In addition to the inheritance tax assessed by the IRS, you will also have to pay an estate tax or an inheritance tax that is determined by your individual state. The difference between the two is explained as follows on the Tax Foundation website: “Estate taxes are charged against the estate regardless of who inherits the assets, while inheritance taxes are levied on the transfer of assets to heirs, based on the relationship of the inheritor to the deceased.” To determine how much you will likely be asked to pay on your inheritance, meet with an IRS tax attorney or a general tax attorney prior to spending any of the money.

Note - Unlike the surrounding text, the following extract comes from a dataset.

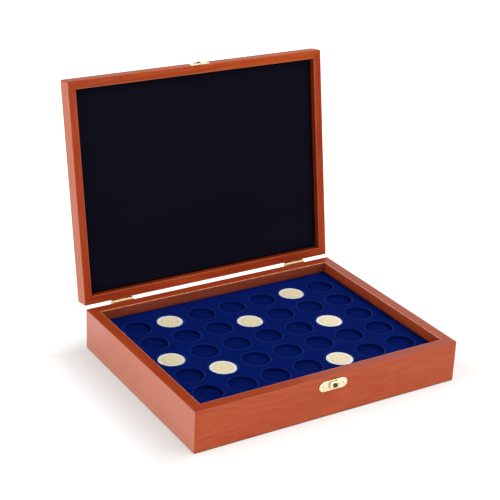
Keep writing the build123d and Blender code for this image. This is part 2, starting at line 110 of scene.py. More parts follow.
# Floor: half its side, its colour under the lamps, and how white it is seen far from the box, before its
# front and beside it, where its lower glow paints shade
FLOOR_REACH = 6.0
FLOOR_COLOUR = (0.585, 0.60, 0.60, 1)
FLOOR_FAR = 0.95
FLOOR_BEFORE = 0.48
FLOOR_BESIDE = 0.36

# Stained woods: dark, middle and light of the grain, and where they stand on its ramp
CHERRY = ((0.285, 0.029, 0.0046), (0.385, 0.056, 0.0106), (0.47, 0.098, 0.027))
# Darker copies of the cherry for the back wall and the lid's inner faces: painted shade, lighter or deeper
# per lid board
CHERRY_BACK_SHADED = ((0.255, 0.024, 0.0038), (0.345, 0.047, 0.0088), (0.42, 0.082, 0.022))
CHERRY_LID_SHADE_MID = ((0.165, 0.010, 0.0014), (0.30, 0.034, 0.0044), (0.46, 0.088, 0.014))
CHERRY_LID_SHADE_LIGHT = ((0.175, 0.013, 0.0014), (0.335, 0.046, 0.0046), (0.51, 0.115, 0.015))
CHERRY_LID_SHADE_DEEP = ((0.145, 0.009, 0.0011), (0.265, 0.028, 0.0034), (0.40, 0.070, 0.010))
PLAIN_WOOD = ((0.30, 0.17, 0.085), (0.44, 0.27, 0.145), (0.58, 0.40, 0.24))
GRAIN_STOPS = (0.12, 0.50, 0.88)
# Paler, pinker outer sides: a painted reflection of the pale surroundings
SIDE_REFLECTION_PAINT = (0.86, 0.36, 0.26, 1)
RUBBED_AND_HIGHLIGHT = (0.82, 0.40, 0.27, 1)
INNER_SHADE = (0.09, 0.026, 0.017, 1)
RIM_TOP_DARKER = (0.26, 0.020, 0.0020, 1)

# Grain: how closely each pattern repeats along a board and across it, per millimetre
WANDER_SCALE = (0.011, 0.045, 0.045)
RING_SCALE = (0.004, 1, 1)
FIBRE_SCALE = (0.03, 1.3, 1.3)
PORE_SCALE = (0.16, 3.8, 3.8)
TONE_SCALE = (0.009, 0.05, 0.05)
RING_WANDER = 15.0

# Distances from a mitre over which its dark line fades, and over which rubbing, wear and their painted
# highlights return
MITRE_LINE = (0.0002, 0.0007)
MITRE_CLEAR = (0.0006, 0.0016)

# Metals
HINGE_BRASS = (0.48, 0.34, 0.18)
CATCH_BRASS = (0.85, 0.75, 0.52)
BRASS_CORNER = (0.16, 0.075, 0.022, 1)
BLACKENED = (0.034, 0.027, 0.020, 1)
BLACKENED_CORNER_SHADE = (0.008, 0.006, 0.004, 1)
BLACKENED_WORN_EDGE_HIGHLIGHT = (0.40, 0.36, 0.28, 1)
WIRE_DARK = (0.36, 0.36, 0.38, 1)
WIRE_LIGHT = (0.62, 0.62, 0.64, 1)

# Coin metals: pale and dark, and the tint towards the joint of ring and core with where it runs
RING_METAL = ((0.97, 0.96, 1.0), (0.44, 0.42, 0.42))
RING_TINT = (0.88, 0.83, 0.66, 1)
RING_TINT_REACH = (0.0097, 0.0108, 0.7, 0.0)
CORE_METAL = ((0.97, 0.86, 0.58), (0.40, 0.29, 0.12))
CORE_TINT = (0.86, 0.77, 0.41, 1)
CORE_TINT_REACH = (0.0058, 0.0088, 0.0, 0.6)

# Flocking and velvet: places and colours of their ramps, and the flocking's painted highlights and shade
FLOCK = ((0.30, (0.0003, 0.0059, 0.084)), (0.72, (0.0007, 0.0110, 0.143)))
FLOCK_RUBBED_AND_HIGHLIGHT = (0.009, 0.040, 0.30, 1)
FLOCK_RIM_HIGHLIGHT = (0.010, 0.036, 0.24, 1)
FLOCK_LIP_HIGHLIGHT = (0.009, 0.038, 0.22, 1)
FLOCK_SHADOW = (0.0001, 0.0012, 0.020, 1)
FLOCK_SHEEN = (0.05, 0.16, 0.8, 1)
VELVET = ((0.30, (0.0014, 0.0014, 0.0052)), (0.75, (0.0030, 0.0029, 0.0095)))
VELVET_CORNER_SHADE = (0.0001, 0.0001, 0.0002, 1)
VELVET_SHEEN = (0.35, 0.36, 0.7, 1)


class Graph:
    """A node tree being put together."""

    def __init__(self, tree):
        self.tree = tree
        tree.nodes.clear()

    def node(self, kind, values=(), out=0, **settings):
        """Add a node, set or link its inputs by name or number, and return one of its outputs."""
        made = self.tree.nodes.new(kind)
        for key, value in settings.items():
            setattr(made, key, value)
        for socket, value in dict(values).items():
            self.put(made.inputs[socket], value)
        return made.outputs[out]

    def put(self, socket, value):
        """A constant goes into the socket, and another node's output is linked to it."""
        if isinstance(value, bpy.types.NodeSocket):
            self.tree.links.new(value, socket)
        else:
            socket.default_value = value

    def math(self, operation, a, b=0.0, c=0.0):
        return self.node("ShaderNodeMath", {0: a, 1: b, 2: c}, operation=operation)

    def times(self, a, b):
        return self.math("MULTIPLY", a, b)

    def less(self, a, b):
        return self.math("SUBTRACT", a, b)

    def size(self, a):
        return self.math("ABSOLUTE", a)

    def diagonal(self, a, b):
        """Length of the vector with these two coordinates."""
        return self.math("SQRT", self.math("ADD", self.times(a, a), self.times(b, b)))

    def spread(self, value, low, high, to_low=0.0, to_high=1.0, smooth=False):
        """Map a value from one range to another, held inside it."""
        values = {"Value": value, "From Min": low, "From Max": high, "To Min": to_low, "To Max": to_high}
        kind = "SMOOTHSTEP" if smooth else "LINEAR"
        return self.node("ShaderNodeMapRange", values, interpolation_type=kind, clamp=True)

    def point(self):
        """The place on the piece at rest, in metres."""
        return self.node("ShaderNodeTexCoord", out=3)

    def coordinate(self, axis, vector=None):
        """X, Y or Z (0, 1 or 2) of a vector, or else of the place on the piece."""
        return self.node("ShaderNodeSeparateXYZ", {0: self.point() if vector is None else vector}, out=axis)

    def seen_directly(self):
        """1 for a camera, glossy or transmission ray, and 0 for the light that falls on things."""
        path = self.tree.nodes.new("ShaderNodeLightPath")
        seen = path.outputs["Is Camera Ray"]
        for name in ("Is Glossy Ray", "Is Transmission Ray"):
            seen = self.math("MAXIMUM", seen, path.outputs[name])
        return seen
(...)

One of the benefits of meeting with an attorney beforehand is that they can help you determine how much you will receive following IRS and other tax deductions. US News recommends “a cooling-off period before you start spending, financial advisors recommend. A new car, vacation or kitchen renovation may be in your future, but make sure you carefully assess your financial picture and retirement planning goals so you can maximize the inheritance for your long-term financial security.” Your tax attorney can help you make these assessments, or they can recommend a good CPA who will be able to help you develop a strategy for your inheritance.
It can be tempting to spend a lot with a financial windfall, but preparing for the inevitable taxes and giving yourself a cooling off period can help you ensure that you don’t spend all of it. In addition, enlisting the assistance of professionals can go a long way toward securing your future.